The construction of the first expressway in the mountainous area of Xinjiang began a new stage in its construction on 24 July 2007. The 56 km highway linking Sayram Lake and Guozi Valley in Northern Xinjiang area had cost 2.39 billion yuan. The expressway is designed to improve the speed of national highway 312 in northern Xinjiang. The project started in August 2006 and several stages have been fully operational since March 2007. Over 3,000 construction workers have been involved. The 700 m-long Guozigou Bridge, China's first highway double-tower double-cable steel truss cable-stayed bridge, forms part of the G30 Lianyungang–Khorgas Expressway which connects Ili to Northern Xinjiang. Highway 312 national highway Xinjiang section, connects Xinjiang with China's east coast, Central and West Asia, plus some parts of Europe. It is a key factor in Xinjiang's economic development. The population it covers is around 40 percent of the overall in Xinjiang, who contribute half of the GDP in the area.
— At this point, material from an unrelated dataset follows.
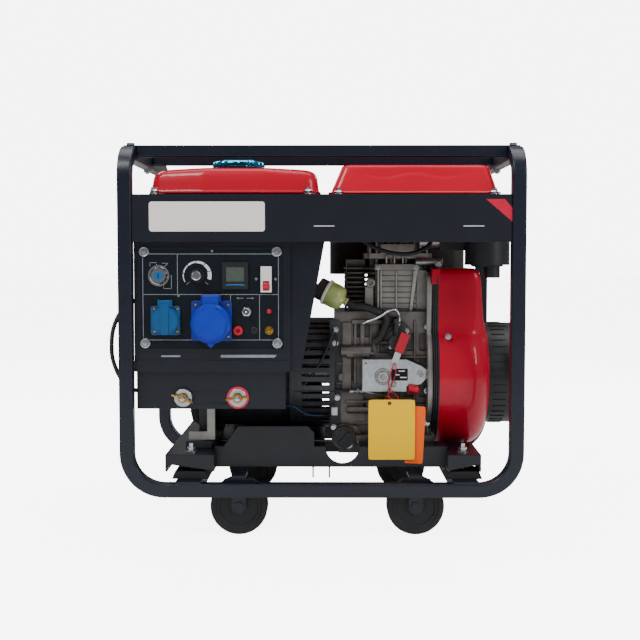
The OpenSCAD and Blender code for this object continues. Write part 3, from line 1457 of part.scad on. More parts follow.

Zulfiya Abdiqadir, head of the Transport Department was quoted as saying that 24,800,000,000 RMB had been invested into Xinjiang's road network in 2010 alone and, by this time, the roads covered approximately 152000 km.

=== Rail ===

Ürümqi South railway station
Kashgar railway station
Lanzhou-Xinjiang Railway
Southern Xinjiang Railway

Xinjiang's rail hub is Ürümqi, which is also the only city in Xinjiang to have its own metro system. To the east, a conventional and a high-speed rail line runs through Turpan and Hami to Lanzhou in Gansu Province. A third outlet to the east connects Hami and Inner Mongolia.
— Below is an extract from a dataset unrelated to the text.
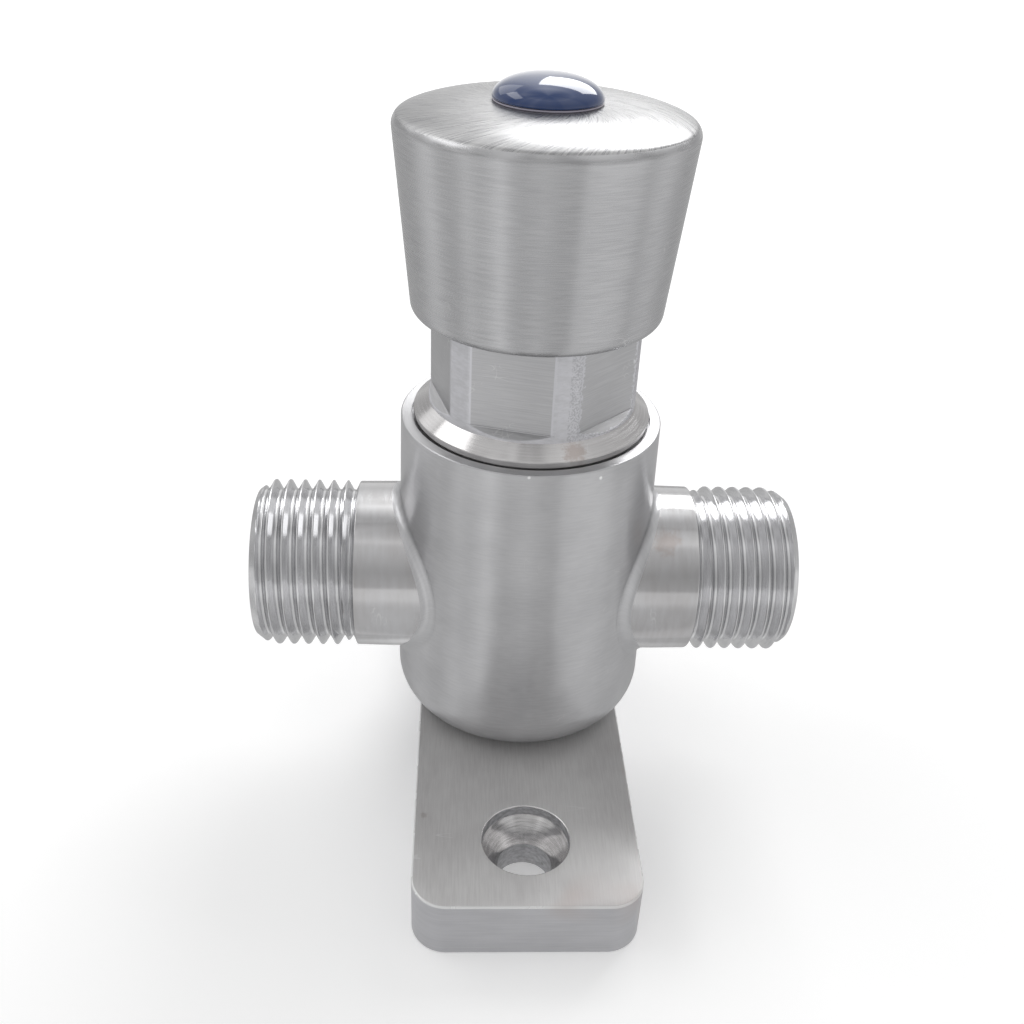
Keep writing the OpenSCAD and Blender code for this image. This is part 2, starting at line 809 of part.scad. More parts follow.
module piston_lip_seal() {
    seal_h = piston_hub_h - 0.1;
    color("black")
    difference() {
        ring(sleeve_bore_r - running_gap, piston_hub_r + fixed_gap, flange_top_z, seal_h);
        ring(sleeve_bore_r - 0.7, piston_hub_r + 0.7, flange_top_z + seal_h / 2, seal_h);
    }
}

module piston_clip() {
    color("dimgray")
    difference() {
        ring(spindle_r + 1.2, spindle_r - clip_groove_depth + touch_gap, clip_z, piston_clip_t - touch_gap);
        ring_opening(-spindle_r - 1, clip_opening, clip_z);
    }
}

module bleed_pin() {
    pin_gap = 0.12;
    pin_head_r = bleed_r + 0.25;
    pin_head_t = 0.4;
    color("gray")
    translate([bleed_x, 0, 0]) {
        rod(bleed_r - pin_gap, piston_z + 0.3, hub_top_z - piston_z - 0.3);
        rod(pin_head_r, hub_top_z, pin_head_t);
    }
}

// Disc group below the seat
module disc_cup() {
    color("gray")
    difference() {
        rod(disc_r + cup_wall, cup_z, cup_base_t + disc_t - 0.5);
        rod(disc_r + fixed_gap, disc_z, disc_t);
        rod(spindle_foot_r + fixed_gap, cup_z - 1, cup_base_t + 2);
    }
}

module valve_disc() {
    color("black")
        ring(disc_r, spindle_foot_r + fixed_gap, disc_z, disc_t);
}

module disc_nut() {
    color("silver")
    difference() {
        hex_rod(disc_nut_flats, nut_z, disc_nut_t);
        rod(spindle_foot_r + fixed_gap, nut_z - 1, disc_nut_t + 2);
    }
}

// Push cap: flared skirt, rounded rim, shallow crown, boss for the spindle and recess for the index
module push_cap() {
    foot_middle = [0, cap_z];
    foot_corner = [cap_foot_r, cap_z];
    rim_corner = [cap_rim_r, crown_z - crown_h];
    crown_edge = [dome_r + 0.1, crown_z];
    color("silver")
    difference() {
        rotate_extrude() {
            polygon(concat(
                [foot_middle],
                corner_cut(foot_middle, foot_corner, rim_corner, cap_foot_round),
                corner_cut(foot_corner, rim_corner, crown_edge, cap_rim_round),
                [crown_edge, [0, crown_z]]));
            corner_round(foot_middle, foot_corner, rim_corner, cap_foot_round);
            corner_round(foot_corner, rim_corner, crown_edge, cap_rim_round);
        }
        rod(skirt_bore_r, cap_z - 1, boss_z - cap_z + 1);
        ring(skirt_bore_r, boss_r, boss_z - 0.5, roof_z - boss_z + 0.5);
        rod(spindle_r + running_gap, boss_z - 1, spindle_top_z + touch_gap - boss_z + 1);
        rod(cap_shoulder_r + running_gap, boss_z, crown_z - boss_z);
        rod(recess_r, recess_z, recess_depth + 1);
    }
}

// The cap turns on the spindle, held by a washer and a shouldered screw
cap_washer_z = recess_z + touch_gap;
cap_head_z = cap_washer_z + cap_washer_t;
cap_shoulder_r = cap_screw_r + 0.45;

module cap_washer() {
    color("gainsboro")
        ring(cap_screw_head_r + 0.6, cap_shoulder_r + fixed_gap, cap_washer_z, cap_washer_t);
}

module cap_screw() {
    color("gray")
    difference() {
        union() {
            rod(cap_screw_head_r, cap_head_z, cap_screw_head_h);
            rod(cap_shoulder_r, spindle_top_z, cap_head_z - spindle_top_z + 0.1);
            rod(cap_screw_r, spindle_top_z - cap_screw_grip, cap_screw_grip + 0.1);
        }
        hex_rod(socket_flats, cap_head_z + cap_screw_head_h - socket_depth, socket_depth + 1);
    }
}

// Index dome, pressed into the recess over the screw's head
module index_dome() {
    head_gap = 0.1;
    dome_foot = 0.25;
    spigot_h = crown_z - cap_head_z - cap_screw_head_h - head_gap;
    steps = 8;
    color("steelblue")
        rotate_extrude()
            polygon(concat(
                [[0, crown_z - spigot_h], [recess_r - fixed_gap, crown_z - spigot_h],
                    [recess_r - fixed_gap, crown_z], [dome_r, crown_z]],
                [for (i = [1:steps]) let (a = 90 * i / steps)
                    [i == steps ? 0 : dome_r * cos(a), crown_z + dome_foot + (dome_h - dome_foot) * sin(a)]]));
}

base_plate();
base_screws();
valve_body();
inlet_nipple();
outlet_nipple();
port_welds();
inlet_strainer();
seat_ring();
seat_o_ring();
bonnet();
bonnet_o_ring();
timing_sleeve();
sleeve_o_ring();
spring_seat();
snap_ring();
return_spring();
gland_bush();
gland_o_ring();
stem_o_rings();
gland_circlip();
stop_washer();
thrust_washer();
spindle();
piston();
piston_lip_seal();
piston_clip();
bleed_pin();
disc_cup();
valve_disc();
disc_nut();
push_cap();
cap_washer();
cap_screw();
index_dome();
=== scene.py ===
import json
import math
from types import SimpleNamespace

import bmesh
import bpy
import numpy as np
from mathutils import Matrix, Vector


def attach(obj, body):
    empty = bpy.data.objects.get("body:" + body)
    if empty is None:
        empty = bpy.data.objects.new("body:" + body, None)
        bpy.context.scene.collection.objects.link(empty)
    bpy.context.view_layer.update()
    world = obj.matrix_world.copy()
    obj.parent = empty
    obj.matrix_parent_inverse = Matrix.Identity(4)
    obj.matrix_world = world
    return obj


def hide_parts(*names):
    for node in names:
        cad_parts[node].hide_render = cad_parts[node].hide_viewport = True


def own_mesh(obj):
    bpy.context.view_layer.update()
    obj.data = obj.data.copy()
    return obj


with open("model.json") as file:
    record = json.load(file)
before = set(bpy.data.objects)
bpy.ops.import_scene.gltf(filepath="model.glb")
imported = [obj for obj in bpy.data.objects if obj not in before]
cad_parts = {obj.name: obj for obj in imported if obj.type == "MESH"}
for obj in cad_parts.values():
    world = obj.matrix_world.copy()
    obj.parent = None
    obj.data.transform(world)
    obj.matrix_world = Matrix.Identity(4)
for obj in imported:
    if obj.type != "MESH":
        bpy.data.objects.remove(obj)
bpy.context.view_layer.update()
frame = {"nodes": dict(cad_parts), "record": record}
mm = 0.001
# in mm, for shapes and grains alike: height of the ports' axis, fixing holes from the middle
shared = {"portAxisZ": 26.3, "fixingHoleY": 29.0}
print("frame loaded:", len(frame["nodes"]), "nodes")


# meshes from grids of points

# corner points (r, z, rounding) become a smooth profile: each corner is cut back by
# rounding / tan(half angle) on both sides and an arc about the inner centre joins the cuts
def roundedProfile(corners, closed=True, arcStep=8.0):
    pts = np.array([c[:2] for c in corners], float)
    count = len(corners)
    out = []
    for i, corner in enumerate(corners):
        radius = corner[2] if len(corner) > 2 else 0.0
        ends = not closed and i in (0, count - 1)
        if radius <= 0 or ends:
            out.append(pts[i])
            continue
        toBack = pts[i - 1] - pts[i]
        toNext = pts[(i + 1) % count] - pts[i]
        toBack /= np.linalg.norm(toBack)
        toNext /= np.linalg.norm(toNext)
        half = math.acos(np.clip(toBack @ toNext, -1, 1)) / 2
        middle = (toBack + toNext) / np.linalg.norm(toBack + toNext)
        centre = pts[i] + middle * radius / math.sin(half)
        start = pts[i] + toBack * radius / math.tan(half) - centre
        end = pts[i] + toNext * radius / math.tan(half) - centre
        first = math.atan2(start[1], start[0])
        sweep = (math.atan2(end[1], end[0]) - first + math.pi) % (2 * math.pi) - math.pi
        steps = max(2, int(abs(math.degrees(sweep)) / arcStep) + 1)
        angles = first + sweep * np.linspace(0, 1, steps + 1)
        out.extend(centre + radius * np.stack([np.cos(angles), np.sin(angles)], 1))
    return np.array(out)


# long straight runs of a profile are cut into steps no longer than about twice longest
def subdivided(profile, longest, closed=True):
    following = np.roll(profile, -1, axis=0) if closed else profile[1:]
    here = profile if closed else profile[:-1]
    out = []
    for a, b in zip(here, following):
        steps = max(1, int(np.linalg.norm(b - a) / longest))
        out.append(a + (b - a) * (np.arange(steps) / steps)[:, None])
    if not closed:
        out.append(profile[-1:])
    return np.concatenate(out)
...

To the west, the Northern Xinjiang runs along the northern footslopes of the Tian Shan range through Changji, Shihezi, Kuytun and Jinghe to the Kazakh border at Alashankou, where it links up with the Turkestan–Siberia Railway. Together, the Northern Xinjiang and the Lanzhou-Xinjiang lines form part of the Trans-Eurasian Continental Railway, which extends from Rotterdam, on the North Sea, to Lianyungang, on the East China Sea. The Northern Xinjiang railway provides additional rail transport capacity to Jinghe, from which the Jinghe–Yining–Khorgos railway heads into the Ili River Valley to Yining, Huocheng and Khorgos, a second rail border crossing with Kazakhstan. The Kuytun–Beitun railway runs from Kuytun north into the Junggar Basin to Karamay and Beitun, near Altay.
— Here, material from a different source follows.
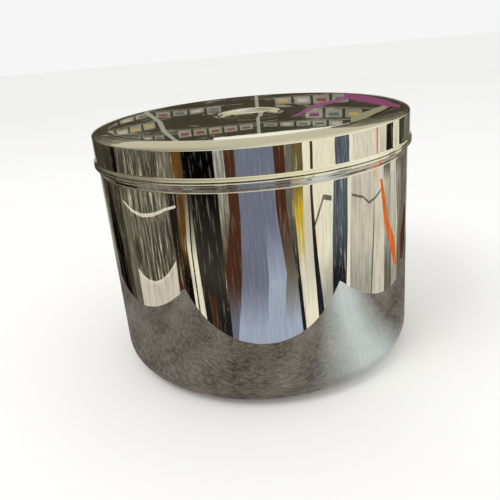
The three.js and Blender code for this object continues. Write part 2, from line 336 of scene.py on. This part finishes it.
def ring_wire():
    """Wire ring with a slightly swollen butt weld at its free side."""
    around, section = 96, 24
    weld_spread, weld_swell = 0.09, 0.04  # in radians, and as a share of the wire's radius
    points, faces = [], []
    for i in range(around):
        a = 2 * math.pi * i / around
        weld = math.exp(-(((a - math.pi / 2) / weld_spread) ** 2))
        wire = WIRE_R * (1 - weld_swell + weld_swell * weld)
        for j in range(section):
            b = 2 * math.pi * j / section
            r = RING_R + wire * math.cos(b)
            points.append((r * math.cos(a), r * math.sin(a), wire * math.sin(b)))
            k, m = (i + 1) % around, (j + 1) % section
            faces.append((i * section + j, k * section + j, k * section + m, i * section + m))
    piece = new_object("ring_wire", points, faces, at=(0, RING_R, HINGE_Z))
    return stand_for(piece, "ring_pull", "ring", WIRE_STEEL)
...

In the south, the Southern Xinjiang railway from Turpan runs southwest along the southern footslopes of the Tian Shan into the Tarim Basin, with stops at Yanqi, Korla, Kuqa, Aksu, Maralbexi (Bachu), Artux and Kashgar. From Kashgar, the Kashgar–Hotan railway, follows the southern rim of the Tarim to Hotan, with stops at Shule, Akto, Yengisar, Shache (Yarkant), Yecheng (Karghilik), Moyu (Karakax). There are also the Hotan–Ruoqiang railway and Golmud–Korla railway.

The Ürümqi–Dzungaria railway connects Ürümqi with coal fields in the eastern Junggar Basin. The Hami–Lop Nur railway connects Hami with potassium salt mines in and around Lop Nur. The Golmud–Korla railway, opened in 2020, provides an outlet to Qinghai. Planning is underway on additional intercity railways. Railways to Pakistan and Kyrgyzstan have been proposed.